You’ve failed and now feel even worse. You have a bad habit and you’re bad for giving in so quickly.
Sound familiar?
But let’s try putting this habit into context:
Sure, drinking alcohol is usually ‘unsupportive’ to losing weight.
However, after the day from hell that you’ve just battled through and survived, if your coping mechanism is a single glass of wine, you will probably find on this particular day, that glass of wine is actually a supportive habit. It helps you get through everything else and gives you something to focus on to look forward to.
Sure, repeating this habit daily wouldn’t be supportive for weight loss but if it helps you on the worst of days, what is unsupportive most of the time suddenly becomes supportive some of the time.
Habits are context dependant.
Seeing your habit in this light stops you feeling like a failure, increases the likelihood of making heathier longer term associations with habits and your identity around them and decreases the risk of all or nothing, ‘I’ve screwed up now, I may as well give up/drink the whole bottle’ type thinking (which really is unsupportive to any habit).
In the longer term, rather than focusing on giving up your unsupportive habit of drinking in the evenings, you may look at ‘what habit could I adopt to help me cope with daily stress’ so the need to drink when stressed diminishes?
This represents a better longer term strategy than ‘giving up my bad habit of drinking’ which assumes willpower will beat stress and anxiety. It won’t!
Conclusion
You would never teach a child to think black and white or success/failure when trying to learn new skills. A teacher should never tell a child ‘You are simply bad at learning’ so why do the same to yourself?

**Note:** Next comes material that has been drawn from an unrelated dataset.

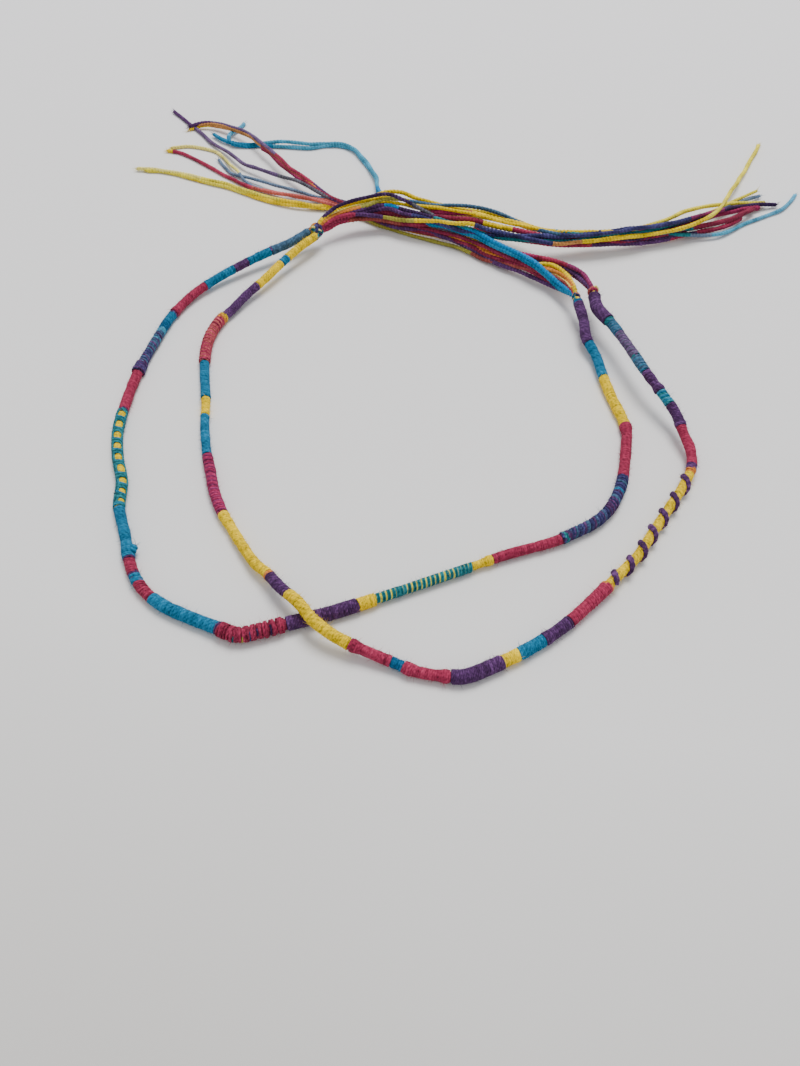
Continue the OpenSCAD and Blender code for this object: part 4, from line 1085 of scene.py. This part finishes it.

Habits are context dependant.
If you don’t create context for a habit, you really are over simplifying what are often quite intricate coping mechanisms that you have spent years unwittingly developing to help you get through life.
Avoiding defining yourself or your habits as end of spectrum ‘good or bad’ is a big step forwards in understanding yourself and why you act like you do. It is only when we adopt this understanding that we really learn how to change our future actions.